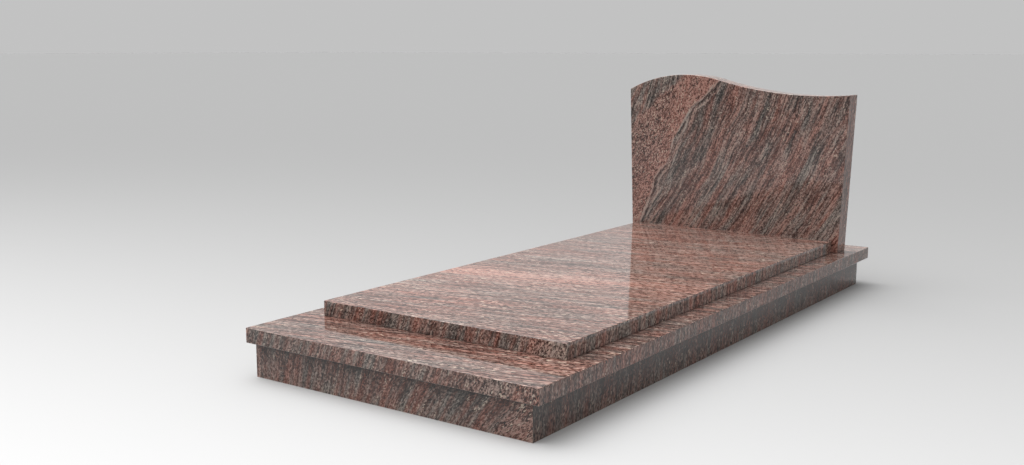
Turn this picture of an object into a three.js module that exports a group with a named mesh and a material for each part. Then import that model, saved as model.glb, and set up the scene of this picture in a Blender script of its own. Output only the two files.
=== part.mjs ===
// Polished granite grave monument with an upright headstone, in millimetres, +Z up.
// A hollow plinth of four mitred kerbs carries an overhanging base slab. On the slab lie a
// ledger slab and, behind its head end, the upright headstone with its flowing wave top.
// The origin is on the ground, under the middle of the base slab. The headstone is at +Y.

import * as THREE from "three";

// Base slab
const slabWidth = 1000;
const slabLength = 2320;
const slabThickness = 44;

// Plinth: four kerbs on the ground, set back under the slab's edges
const kerbHeight = 98;
const kerbThickness = 80;
const kerbSetbackFoot = 13;
const kerbSetbackSide = 26;
const kerbSetbackHead = 50;
const mitreJoint = 0.6;

// Ledger slab: the steps left free around it
const ledgerThickness = 45;
const ledgerMarginSide = 75;
const ledgerMarginFoot = 235;
const ledgerHeadJoint = 0.5;

// Headstone: its place on the slab, and its width at the foot
const headstoneThickness = 82;
const headstoneMarginHead = 126;
const headstoneMarginSide = 52;
const sideLeanDegrees = 2.07;

// Wave top: a crest arc left of the middle that runs into a hollow arc right of it
const hollowHeight = 597;
const hollowOffset = 339;
const crestRise = 73;
const crestOffset = 214;
const crestRadius = 555;

// Small bevel along every polished edge
const arris = 2;

// Number of straight steps in each arc of the wave
const arcSteps = 40;

// Heights and edges that several pieces share
const slabTop = kerbHeight + slabThickness;
const slabFootEdge = -slabLength / 2;
const slabHeadEdge = slabLength / 2;
const headstoneBack = slabHeadEdge - headstoneMarginHead;
const headstoneFront = headstoneBack - headstoneThickness;

// Polished faces of the granite, a little darker on the kerbs, which stand in the slab's shade
function granite(colour) {
  return new THREE.MeshStandardMaterial({ color: colour, roughness: 0.12, metalness: 0 });
}

const headstoneGranite = granite(0x705e58);
const ledgerGranite = granite(0x74605a);
const slabGranite = granite(0x72615b);
const kerbGranite = granite(0x625853);

// Extrudes an outline, with the arris on both end faces kept inside the outline and the thickness
function bevelledExtrusion(outline, thickness) {
  const geometry = new THREE.ExtrudeGeometry(new THREE.Shape(outline), {
    depth: thickness - 2 * arris,
    steps: 1,
    bevelEnabled: true,
    bevelThickness: arris,
    bevelSize: arris,
    bevelOffset: -arris,
    bevelSegments: 1,
  });
  geometry.translate(0, 0, arris);
  return geometry;
}

function namedMesh(name, geometry, material) {
  const mesh = new THREE.Mesh(geometry, material);
  mesh.name = name;
  return mesh;
}

// A rectangle between two corners, its own corners cut off by the arris
function rectangleWithArrises(left, foot, right, head) {
  return [
    new THREE.Vector2(left + arris, foot),
    new THREE.Vector2(right - arris, foot),
    new THREE.Vector2(right, foot + arris),
    new THREE.Vector2(right, head - arris),
    new THREE.Vector2(right - arris, head),
    new THREE.Vector2(left + arris, head),
    new THREE.Vector2(left, head - arris),
    new THREE.Vector2(left, foot + arris),
  ];
}

// A flat slab whose lower face lies at the given height
function slab(name, left, foot, right, head, thickness, lowerFace, material) {
  const outline = rectangleWithArrises(left, foot, right, head);
  const mesh = namedMesh(name, bevelledExtrusion(outline, thickness), material);
  mesh.position.z = lowerFace;
  return mesh;
}

// Base slab, centred on the origin
function baseSlab() {
  const halfWidth = slabWidth / 2;
  return slab(
    "base_slab",
    -halfWidth,
    slabFootEdge,
    halfWidth,
    slabHeadEdge,
    slabThickness,
    kerbHeight,
    slabGranite,
  );
}

// Ledger slab, from its free foot end to the joint at the headstone
function ledgerSlab() {
  const halfWidth = slabWidth / 2 - ledgerMarginSide;
  return slab(
    "ledger_slab",
    -halfWidth,
    slabFootEdge + ledgerMarginFoot,
    halfWidth,
    headstoneFront - ledgerHeadJoint,
    ledgerThickness,
    slabTop,
    ledgerGranite,
  );
}

// Kerbs: each runs between two outer corners of the plinth, with its inner face one kerb
// thickness inside, and its ends cut at 45 degrees and drawn back by half the mitre joint
function kerbs() {
  const right = slabWidth / 2 - kerbSetbackSide;
  const foot = slabFootEdge + kerbSetbackFoot;
  const head = slabHeadEdge - kerbSetbackHead;
  const corners = [
    new THREE.Vector2(-right, foot),
    new THREE.Vector2(right, foot),
    new THREE.Vector2(right, head),
    new THREE.Vector2(-right, head),
  ];
  const names = ["kerb_foot", "kerb_right", "kerb_head", "kerb_left"];
  const drawnBack = mitreJoint / Math.SQRT2;
  return names.map((name, side) => {
    const start = corners[side];
    const end = corners[(side + 1) % corners.length];
    const along = end.clone().sub(start).normalize();
    const inward = new THREE.Vector2(-along.y, along.x);
    const corner = (point, alongBy, inwardBy) =>
      point.clone().addScaledVector(along, alongBy).addScaledVector(inward, inwardBy);
    const outline = [
      corner(start, drawnBack, 0),
      corner(end, -drawnBack, 0),
      corner(end, -drawnBack - kerbThickness, kerbThickness),
      corner(start, drawnBack + kerbThickness, kerbThickness),
    ];
    const geometry = new THREE.ExtrudeGeometry(new THREE.Shape(outline), {
      depth: kerbHeight,
      steps: 1,
      bevelEnabled: false,
    });
    return namedMesh(name, geometry, kerbGranite);
  });
}

// Wave top: the two arcs touch on the line between their centres, which sets the hollow's radius
const waveRun = crestOffset + hollowOffset;
const radiusSum = (waveRun ** 2 + crestRise ** 2) / (2 * crestRise);
const hollowRadius = radiusSum - crestRadius;
const crestHeight = hollowHeight + crestRise;
const arcsMeetAt = -crestOffset + (waveRun * crestRadius) / radiusSum;

// Height of the wave above the headstone's foot, at a distance right of the middle
function waveHeight(x) {
  if (x < arcsMeetAt) {
    return crestHeight - crestRadius + Math.sqrt(crestRadius ** 2 - (x + crestOffset) ** 2);
  }
  return hollowHeight + hollowRadius - Math.sqrt(hollowRadius ** 2 - (x - hollowOffset) ** 2);
}

// Distance from the middle at which a leaning side meets the wave: each pass brings it closer
function shoulder(direction, halfFoot) {
  const lean = Math.tan(THREE.MathUtils.degToRad(sideLeanDegrees));
  const passes = 12;
  let distance = halfFoot;
  for (let pass = 0; pass < passes; pass += 1) {
    distance = halfFoot + lean * waveHeight(direction * distance);
  }
  return direction * distance;
}

// Points along the wave from one distance to another, both ends included
function wavePoints(from, to) {
  const points = [];
  for (let step = 0; step <= arcSteps; step += 1) {
    const x = THREE.MathUtils.lerp(from, to, step / arcSteps);
    points.push(new THREE.Vector2(x, waveHeight(x)));
  }
  return points;
}

// Headstone: the outline seen from the foot end, extruded through the stone and stood upright
function headstone() {
  const halfFoot = slabWidth / 2 - headstoneMarginSide;
  const rightToMeeting = wavePoints(shoulder(1, halfFoot), arcsMeetAt);
  const meetingToLeft = wavePoints(arcsMeetAt, shoulder(-1, halfFoot)).slice(1);
  const outline = [
    new THREE.Vector2(-halfFoot, 0),
    new THREE.Vector2(halfFoot, 0),
    ...rightToMeeting,
    ...meetingToLeft,
  ];
  const geometry = bevelledExtrusion(outline, headstoneThickness);
  const upright = new THREE.Matrix4().set(1, 0, 0, 0, 0, 0, -1, 0, 0, 1, 0, 0, 0, 0, 0, 1);
  geometry.applyMatrix4(upright);
  const mesh = namedMesh("headstone", geometry, headstoneGranite);
  mesh.position.set(0, headstoneBack, slabTop);
  return mesh;
}

const monument = new THREE.Group();
monument.add(...kerbs(), baseSlab(), ledgerSlab(), headstone());

export default monument;
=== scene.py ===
import math
from typing import NamedTuple

import bmesh
import bpy
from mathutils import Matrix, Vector


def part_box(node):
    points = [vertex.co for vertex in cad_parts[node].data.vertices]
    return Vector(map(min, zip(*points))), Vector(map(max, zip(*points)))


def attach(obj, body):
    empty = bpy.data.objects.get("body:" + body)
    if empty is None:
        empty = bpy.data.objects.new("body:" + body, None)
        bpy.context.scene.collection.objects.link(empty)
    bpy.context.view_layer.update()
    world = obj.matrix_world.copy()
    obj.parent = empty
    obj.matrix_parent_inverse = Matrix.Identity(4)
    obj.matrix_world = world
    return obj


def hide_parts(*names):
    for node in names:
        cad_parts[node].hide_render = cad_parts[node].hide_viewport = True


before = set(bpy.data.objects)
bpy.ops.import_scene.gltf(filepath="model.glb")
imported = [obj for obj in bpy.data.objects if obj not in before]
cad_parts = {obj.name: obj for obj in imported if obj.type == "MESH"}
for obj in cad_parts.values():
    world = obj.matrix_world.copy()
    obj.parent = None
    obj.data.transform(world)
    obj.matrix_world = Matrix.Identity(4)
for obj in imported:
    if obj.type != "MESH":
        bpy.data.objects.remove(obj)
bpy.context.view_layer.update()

# Sizes in metres. Every other size of the stones comes from the frame.
ARRIS = 0.002
ARRIS_STEPS = 3
SLAB_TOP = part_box("base_slab")[1][2]

# Edges that turn by more than the first angle get an arris. Faces that turn by less than the
# second one are shaded as one curve.
SHARP = math.radians(20)
CURVED = math.radians(35)

# The stone's faces, each with a material of its own. One that looks up or down by more than
# this share of how far it looks sideways is part of the top or the underside.
TOP, END, SIDE, SAWN = range(4)
LEVEL_SHARE = 0.9

# A kerb's face is its outer side when it looks this nearly straight out. The others are sawn.
STRAIGHT_OUT = 0.9

# How bright the studio makes a polished upright face, and the sheen that lies over it:
# stone colours below are given as they look there, in 0 to 255. The last number is the least
# linear colour.
FACE_LIGHT = 0.80
FACE_SHEEN = 0.02
DARKEST = 0.004

# The same stone in its grey and red layers: dark, middle and light minerals
GREY = [(54, 52, 51), (99, 92, 88), (159, 149, 141)]
RED = [(66, 47, 44), (119, 81, 72), (174, 133, 121)]
PALE_CRYSTAL = (198, 183, 166)
BLACK_CRYSTAL = (42, 40, 41)
SAWN_DARK = (104, 92, 88)
SAWN_LIGHT = (168, 152, 145)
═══
▶ _Work to complete_:
Copy, from the material, each line that holds the string "Identity".

▶ _Final result_:
    obj.matrix_parent_inverse = Matrix.Identity(4)
    obj.matrix_world = Matrix.Identity(4)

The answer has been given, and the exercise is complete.